Layers of primer may optionally be present between the various layers so as to contribute in particular to an improved bond between the layers.

Self-adhesive sheet 10 used for removing, transferring and applying is of the conventional type and preferably consists of a transparent polyester sheet 17 with adhesive layer 16. Self-adhesive sheet 10 must be heatresistant.

Claims

We claim:

1. A method for producing a multilayer decorative material including at least a melt adhesive layer and an effect layer comprising:

(a) providing a die having one or more raised and depressed areas, the raised areas corresponding to the desired shape of the deorative material and the die being made of a material from which a melt adhesive layer is easily detachable;

(b) applying the melt adhesive layer to the raised areas across their surface;

(c) applying the effect layer to the melt adhesive layer;

(d) providing a thermally non-activatable transparent protective layer or color lacquer layer on the effect layer;

(e) removing from the raised areas of the die the melt adhesive layer, the effect layer and the protective layer or color lacquer layer as a multilayer decorative material with a least the melt adhesive layer exposed.

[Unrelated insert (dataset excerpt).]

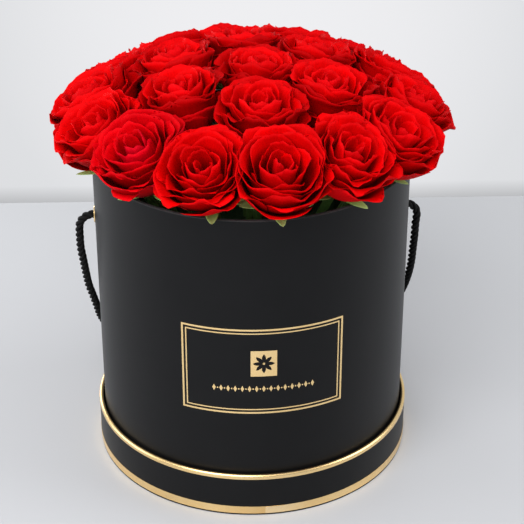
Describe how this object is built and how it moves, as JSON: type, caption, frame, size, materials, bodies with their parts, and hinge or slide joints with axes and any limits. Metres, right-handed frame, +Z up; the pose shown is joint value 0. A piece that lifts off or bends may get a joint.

2. The method according to claim 1 wherein the die is made of silicon rubber.

3. The method according to claim 1 wherein the melt adhesive layer is strewn on as a particulate material across the die surface, melted and smoothed.

4. The method according to claim 1 wherein a heat-resistant synthetic layer is applied to the melt adhesive layer before the effect layer is applied.

5. The method according to claim 1 wherein the effect layer is formed by vaporization and deposition.

6. The method according to claim 1 wherein the transparent protective layer is a varnish layer.

7. The method according to claim 1 wherein the multilayer decorative material is removed from the raised areas of the die by means of a self-adhesive sheet applies to the layer furthest from the die.

8. The method according to claim 7, wherein the self-adhesive sheet is transparent.